If my notion of digital self-culture seems unsettled, that’s because it most certainly is. As Lysaker suggests in his own project of self-culture (both in terms of analysis of the concept itself and enactment of the concept for himself), attempts to rigidly codify “self-culture” are quixotic. Codification, Lysaker argues, implies agreement in a group, an impulse antithetical to the staunchly individualistic impulse that undergirds the concept of self-culture. To be blunt: my notion of self-culture is my own, and at this stage, I do not yet firmly grasp it myself; this is, after all, an enactment that aims at analysis. But incipient in my notion of digital self-culture—as with Lysaker’s and Emerson’s respective notions of self-culture—is a desire to promote the process of self-culturing. It’s an impossible task, this promotion, as it is fundamentally a promotion not just of something I know not what, but also a promotion of a thing that violently resists its own promotion. To (ironically) quote Emerson: “Man is timid and apologetic; he is no longer upright; he dares not say ‘I think,’ ‘I am,’ but quotes some saint or sage.”
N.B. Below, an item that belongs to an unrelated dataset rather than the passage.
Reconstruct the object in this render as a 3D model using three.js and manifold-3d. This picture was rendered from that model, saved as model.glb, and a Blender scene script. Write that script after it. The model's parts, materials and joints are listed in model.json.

These reflections consider both the concept of digital self-culture and my own project of digital self-culture, specifically the project of creating and hosting “Refreshing Self-Reliance.” Prior to starting this project, I had no knowledge of how to code anything with JavaScript (I finished with only slightly more knowledge than that with which I started), and minimal knowledge of HTML. Through co-opting pre-made code, trial-and-error, questions to coder friends and on coding forums, numerous Google searches, and so on, I made “Refreshing Self-Reliance.” And in the making of “Refreshing Self-Reliance,” I engaged in what I would consider an example of digital self-culturing; in a sense, I refreshed “Self-Reliance.” By continually reflecting on both Emerson’s text, as well as the process of “refreshing” Emerson’s text, I get as close as I can to my notion of digital self-culture, analyzing not the concept itself, but the consequences of the concept as I attempt to enact it. “Nothing can bring you peace but yourself. Nothing can bring you peace but the triumph of principles.”